[Scripts that build objects]
────
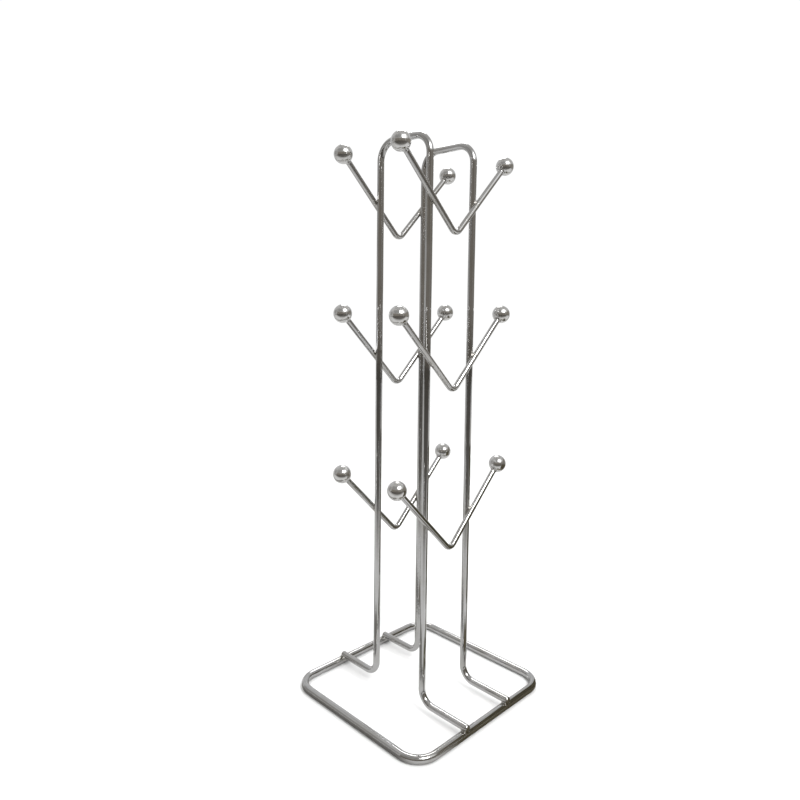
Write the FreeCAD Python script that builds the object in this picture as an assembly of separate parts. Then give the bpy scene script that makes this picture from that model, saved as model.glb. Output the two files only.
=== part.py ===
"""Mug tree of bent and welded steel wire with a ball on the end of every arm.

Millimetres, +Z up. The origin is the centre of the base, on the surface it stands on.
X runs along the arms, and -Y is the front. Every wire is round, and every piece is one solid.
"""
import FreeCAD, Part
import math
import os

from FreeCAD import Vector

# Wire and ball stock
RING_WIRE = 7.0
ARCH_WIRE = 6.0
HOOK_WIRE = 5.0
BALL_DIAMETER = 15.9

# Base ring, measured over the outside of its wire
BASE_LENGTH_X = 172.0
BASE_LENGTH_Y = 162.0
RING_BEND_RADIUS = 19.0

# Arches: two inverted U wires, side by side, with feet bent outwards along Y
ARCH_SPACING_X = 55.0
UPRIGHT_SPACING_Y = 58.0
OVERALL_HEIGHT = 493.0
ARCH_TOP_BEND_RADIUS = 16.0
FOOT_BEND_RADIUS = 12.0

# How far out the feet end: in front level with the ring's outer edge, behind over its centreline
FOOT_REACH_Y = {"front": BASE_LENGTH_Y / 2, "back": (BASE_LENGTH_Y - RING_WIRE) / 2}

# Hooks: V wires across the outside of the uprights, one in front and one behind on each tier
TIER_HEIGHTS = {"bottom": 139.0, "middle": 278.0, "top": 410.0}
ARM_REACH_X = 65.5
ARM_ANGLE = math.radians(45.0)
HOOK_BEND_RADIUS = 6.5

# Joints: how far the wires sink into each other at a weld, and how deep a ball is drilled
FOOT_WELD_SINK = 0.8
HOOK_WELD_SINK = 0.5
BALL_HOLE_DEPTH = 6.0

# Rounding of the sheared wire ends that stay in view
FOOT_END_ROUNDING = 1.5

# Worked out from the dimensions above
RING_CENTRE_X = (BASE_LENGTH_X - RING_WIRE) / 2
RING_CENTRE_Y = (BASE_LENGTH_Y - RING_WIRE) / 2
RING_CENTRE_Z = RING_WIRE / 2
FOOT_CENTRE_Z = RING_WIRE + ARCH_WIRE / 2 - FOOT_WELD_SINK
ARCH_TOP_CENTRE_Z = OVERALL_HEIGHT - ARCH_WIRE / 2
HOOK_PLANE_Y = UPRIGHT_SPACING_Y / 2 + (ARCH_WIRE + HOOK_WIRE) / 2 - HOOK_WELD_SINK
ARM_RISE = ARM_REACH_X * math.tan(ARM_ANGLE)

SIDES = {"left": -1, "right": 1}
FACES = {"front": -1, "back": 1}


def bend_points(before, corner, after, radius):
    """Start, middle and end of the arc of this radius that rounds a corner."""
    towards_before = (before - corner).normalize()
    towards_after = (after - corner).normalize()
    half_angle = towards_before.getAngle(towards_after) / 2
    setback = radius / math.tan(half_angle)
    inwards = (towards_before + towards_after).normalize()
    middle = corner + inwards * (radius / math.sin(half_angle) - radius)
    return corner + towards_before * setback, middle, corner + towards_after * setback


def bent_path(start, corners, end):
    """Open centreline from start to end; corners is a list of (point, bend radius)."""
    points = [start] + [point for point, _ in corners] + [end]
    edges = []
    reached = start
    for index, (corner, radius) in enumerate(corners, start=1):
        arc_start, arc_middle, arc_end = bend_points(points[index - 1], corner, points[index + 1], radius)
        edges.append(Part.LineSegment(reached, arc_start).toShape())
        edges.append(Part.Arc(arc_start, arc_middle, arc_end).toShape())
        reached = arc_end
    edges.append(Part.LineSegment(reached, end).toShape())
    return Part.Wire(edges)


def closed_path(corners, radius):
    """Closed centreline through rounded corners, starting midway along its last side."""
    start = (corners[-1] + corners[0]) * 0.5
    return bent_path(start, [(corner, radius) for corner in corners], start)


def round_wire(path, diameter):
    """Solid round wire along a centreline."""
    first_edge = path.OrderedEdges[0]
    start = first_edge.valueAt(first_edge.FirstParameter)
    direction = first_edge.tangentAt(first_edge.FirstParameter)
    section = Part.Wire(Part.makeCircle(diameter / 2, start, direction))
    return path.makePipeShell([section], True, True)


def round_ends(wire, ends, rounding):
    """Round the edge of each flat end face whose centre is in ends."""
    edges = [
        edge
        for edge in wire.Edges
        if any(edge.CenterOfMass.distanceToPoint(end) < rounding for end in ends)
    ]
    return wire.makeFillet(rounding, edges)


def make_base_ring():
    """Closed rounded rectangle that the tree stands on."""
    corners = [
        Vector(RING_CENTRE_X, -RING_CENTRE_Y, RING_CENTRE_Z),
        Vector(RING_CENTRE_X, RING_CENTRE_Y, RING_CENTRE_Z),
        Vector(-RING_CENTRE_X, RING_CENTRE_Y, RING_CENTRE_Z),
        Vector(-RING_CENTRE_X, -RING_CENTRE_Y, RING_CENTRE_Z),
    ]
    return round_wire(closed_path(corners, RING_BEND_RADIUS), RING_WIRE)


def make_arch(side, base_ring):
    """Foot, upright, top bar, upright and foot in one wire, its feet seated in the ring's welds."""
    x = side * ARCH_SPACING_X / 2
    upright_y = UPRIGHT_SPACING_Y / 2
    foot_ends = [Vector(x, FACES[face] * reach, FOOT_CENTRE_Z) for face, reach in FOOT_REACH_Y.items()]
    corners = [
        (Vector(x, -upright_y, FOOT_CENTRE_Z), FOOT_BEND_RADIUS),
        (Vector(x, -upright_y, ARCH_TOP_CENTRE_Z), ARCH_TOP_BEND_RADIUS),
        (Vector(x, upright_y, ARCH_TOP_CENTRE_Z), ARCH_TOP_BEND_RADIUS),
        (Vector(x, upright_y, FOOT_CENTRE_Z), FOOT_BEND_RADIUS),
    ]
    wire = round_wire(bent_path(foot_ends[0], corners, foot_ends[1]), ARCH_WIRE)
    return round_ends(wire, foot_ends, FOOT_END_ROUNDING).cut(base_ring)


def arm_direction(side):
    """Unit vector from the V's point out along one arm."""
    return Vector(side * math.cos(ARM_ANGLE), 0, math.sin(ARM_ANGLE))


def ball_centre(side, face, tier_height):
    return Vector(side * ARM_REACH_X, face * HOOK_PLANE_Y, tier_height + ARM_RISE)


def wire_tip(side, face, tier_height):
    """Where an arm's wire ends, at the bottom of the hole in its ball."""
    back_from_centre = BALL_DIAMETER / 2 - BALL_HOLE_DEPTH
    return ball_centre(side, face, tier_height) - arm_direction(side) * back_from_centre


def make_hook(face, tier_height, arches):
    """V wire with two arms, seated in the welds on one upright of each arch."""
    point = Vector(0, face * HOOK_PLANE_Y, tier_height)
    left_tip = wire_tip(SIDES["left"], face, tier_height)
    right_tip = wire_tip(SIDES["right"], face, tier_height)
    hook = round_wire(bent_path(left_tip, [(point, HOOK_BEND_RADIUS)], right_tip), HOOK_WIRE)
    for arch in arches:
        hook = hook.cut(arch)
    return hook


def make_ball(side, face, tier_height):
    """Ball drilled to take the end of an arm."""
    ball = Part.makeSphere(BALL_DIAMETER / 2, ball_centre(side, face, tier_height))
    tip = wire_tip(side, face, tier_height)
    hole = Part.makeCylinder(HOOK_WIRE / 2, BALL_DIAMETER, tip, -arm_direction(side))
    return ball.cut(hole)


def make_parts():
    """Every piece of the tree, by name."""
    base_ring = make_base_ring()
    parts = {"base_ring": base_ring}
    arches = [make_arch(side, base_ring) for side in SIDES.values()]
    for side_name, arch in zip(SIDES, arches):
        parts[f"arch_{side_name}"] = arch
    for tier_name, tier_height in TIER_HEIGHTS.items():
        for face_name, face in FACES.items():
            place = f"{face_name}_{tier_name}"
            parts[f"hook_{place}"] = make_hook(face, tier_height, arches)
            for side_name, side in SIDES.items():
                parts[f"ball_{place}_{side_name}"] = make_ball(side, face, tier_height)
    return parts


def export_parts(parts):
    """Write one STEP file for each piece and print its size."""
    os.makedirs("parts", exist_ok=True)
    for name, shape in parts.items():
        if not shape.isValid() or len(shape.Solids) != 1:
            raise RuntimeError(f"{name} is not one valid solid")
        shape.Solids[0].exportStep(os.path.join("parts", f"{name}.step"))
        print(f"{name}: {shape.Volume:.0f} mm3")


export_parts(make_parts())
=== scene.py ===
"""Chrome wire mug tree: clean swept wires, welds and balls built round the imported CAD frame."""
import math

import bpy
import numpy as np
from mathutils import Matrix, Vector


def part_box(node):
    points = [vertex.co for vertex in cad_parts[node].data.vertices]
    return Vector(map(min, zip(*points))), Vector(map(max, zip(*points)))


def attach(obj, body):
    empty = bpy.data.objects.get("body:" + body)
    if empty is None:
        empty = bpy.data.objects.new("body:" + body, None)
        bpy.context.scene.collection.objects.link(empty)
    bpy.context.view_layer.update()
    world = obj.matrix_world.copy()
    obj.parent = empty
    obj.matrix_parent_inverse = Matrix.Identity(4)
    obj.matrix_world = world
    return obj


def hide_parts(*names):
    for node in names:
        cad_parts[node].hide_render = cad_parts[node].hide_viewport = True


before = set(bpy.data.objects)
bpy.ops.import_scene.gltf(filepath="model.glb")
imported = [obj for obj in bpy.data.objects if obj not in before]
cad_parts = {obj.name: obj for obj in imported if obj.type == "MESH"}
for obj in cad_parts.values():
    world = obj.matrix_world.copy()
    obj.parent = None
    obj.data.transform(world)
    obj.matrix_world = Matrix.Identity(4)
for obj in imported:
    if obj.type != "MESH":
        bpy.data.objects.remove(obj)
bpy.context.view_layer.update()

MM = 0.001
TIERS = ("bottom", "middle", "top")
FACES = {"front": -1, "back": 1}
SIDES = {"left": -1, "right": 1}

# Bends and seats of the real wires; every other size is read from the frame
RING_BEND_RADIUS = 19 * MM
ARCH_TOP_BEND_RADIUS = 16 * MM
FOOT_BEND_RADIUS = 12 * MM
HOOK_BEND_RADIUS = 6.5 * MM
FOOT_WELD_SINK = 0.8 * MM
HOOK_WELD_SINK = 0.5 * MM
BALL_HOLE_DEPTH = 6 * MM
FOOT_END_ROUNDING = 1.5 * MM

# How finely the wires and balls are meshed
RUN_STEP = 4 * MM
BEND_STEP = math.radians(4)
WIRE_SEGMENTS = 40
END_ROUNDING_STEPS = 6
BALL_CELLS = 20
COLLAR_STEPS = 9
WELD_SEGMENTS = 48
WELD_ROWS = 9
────
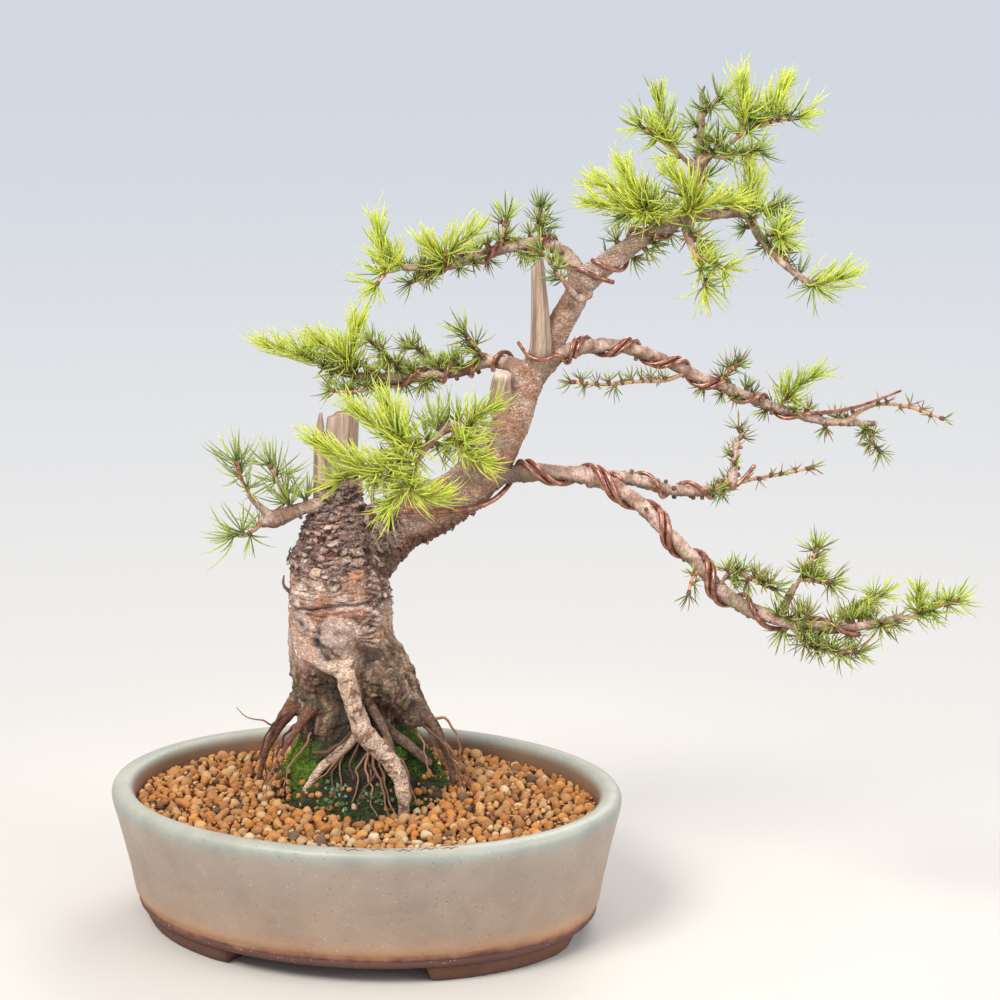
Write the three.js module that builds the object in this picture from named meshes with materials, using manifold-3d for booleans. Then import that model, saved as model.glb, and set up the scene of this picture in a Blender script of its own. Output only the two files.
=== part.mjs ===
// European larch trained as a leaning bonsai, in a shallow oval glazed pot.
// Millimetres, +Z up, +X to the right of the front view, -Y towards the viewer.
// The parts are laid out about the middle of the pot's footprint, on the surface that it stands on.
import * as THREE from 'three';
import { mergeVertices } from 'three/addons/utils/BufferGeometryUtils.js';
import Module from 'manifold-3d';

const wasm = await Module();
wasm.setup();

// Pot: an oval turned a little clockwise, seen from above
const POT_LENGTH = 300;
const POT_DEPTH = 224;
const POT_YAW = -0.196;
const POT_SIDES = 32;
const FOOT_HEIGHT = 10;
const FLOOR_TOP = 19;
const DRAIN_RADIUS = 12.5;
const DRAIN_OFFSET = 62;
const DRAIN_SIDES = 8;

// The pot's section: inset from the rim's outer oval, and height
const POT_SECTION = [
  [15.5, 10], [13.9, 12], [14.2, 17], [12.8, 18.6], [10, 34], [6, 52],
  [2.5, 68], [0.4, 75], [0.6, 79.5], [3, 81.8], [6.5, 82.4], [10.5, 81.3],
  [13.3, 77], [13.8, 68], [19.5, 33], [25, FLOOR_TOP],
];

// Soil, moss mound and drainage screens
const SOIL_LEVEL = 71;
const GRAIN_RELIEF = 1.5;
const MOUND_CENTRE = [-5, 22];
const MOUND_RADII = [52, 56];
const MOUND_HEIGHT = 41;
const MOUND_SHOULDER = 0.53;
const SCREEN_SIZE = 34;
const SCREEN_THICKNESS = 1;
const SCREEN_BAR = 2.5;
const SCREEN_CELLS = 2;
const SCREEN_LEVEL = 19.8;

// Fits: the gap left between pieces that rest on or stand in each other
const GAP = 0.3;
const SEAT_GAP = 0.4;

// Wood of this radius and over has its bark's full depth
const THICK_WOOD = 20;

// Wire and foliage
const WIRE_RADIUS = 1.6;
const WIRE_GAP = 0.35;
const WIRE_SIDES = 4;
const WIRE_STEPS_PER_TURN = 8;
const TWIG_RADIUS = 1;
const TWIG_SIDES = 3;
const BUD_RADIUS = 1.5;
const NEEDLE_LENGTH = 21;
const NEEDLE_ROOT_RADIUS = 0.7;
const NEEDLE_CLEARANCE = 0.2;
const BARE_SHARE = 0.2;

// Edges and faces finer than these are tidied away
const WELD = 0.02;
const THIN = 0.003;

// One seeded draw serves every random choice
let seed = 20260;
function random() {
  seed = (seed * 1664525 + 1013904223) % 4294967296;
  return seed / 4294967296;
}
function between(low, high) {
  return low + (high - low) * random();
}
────
* **Exercise description**:
Retype, exactly and in full, the lines above from the one containing "for tier_name, tier_height" through the one containing "imported = [obj".

* **Final result**:
    for tier_name, tier_height in TIER_HEIGHTS.items():
        for face_name, face in FACES.items():
            place = f"{face_name}_{tier_name}"
            parts[f"hook_{place}"] = make_hook(face, tier_height, arches)
            for side_name, side in SIDES.items():
                parts[f"ball_{place}_{side_name}"] = make_ball(side, face, tier_height)
    return parts


def export_parts(parts):
    """Write one STEP file for each piece and print its size."""
    os.makedirs("parts", exist_ok=True)
    for name, shape in parts.items():
        if not shape.isValid() or len(shape.Solids) != 1:
            raise RuntimeError(f"{name} is not one valid solid")
        shape.Solids[0].exportStep(os.path.join("parts", f"{name}.step"))
        print(f"{name}: {shape.Volume:.0f} mm3")


export_parts(make_parts())
=== scene.py ===
"""Chrome wire mug tree: clean swept wires, welds and balls built round the imported CAD frame."""
import math

import bpy
import numpy as np
from mathutils import Matrix, Vector


def part_box(node):
    points = [vertex.co for vertex in cad_parts[node].data.vertices]
    return Vector(map(min, zip(*points))), Vector(map(max, zip(*points)))


def attach(obj, body):
    empty = bpy.data.objects.get("body:" + body)
    if empty is None:
        empty = bpy.data.objects.new("body:" + body, None)
        bpy.context.scene.collection.objects.link(empty)
    bpy.context.view_layer.update()
    world = obj.matrix_world.copy()
    obj.parent = empty
    obj.matrix_parent_inverse = Matrix.Identity(4)
    obj.matrix_world = world
    return obj


def hide_parts(*names):
    for node in names:
        cad_parts[node].hide_render = cad_parts[node].hide_viewport = True


before = set(bpy.data.objects)
bpy.ops.import_scene.gltf(filepath="model.glb")
imported = [obj for obj in bpy.data.objects if obj not in before]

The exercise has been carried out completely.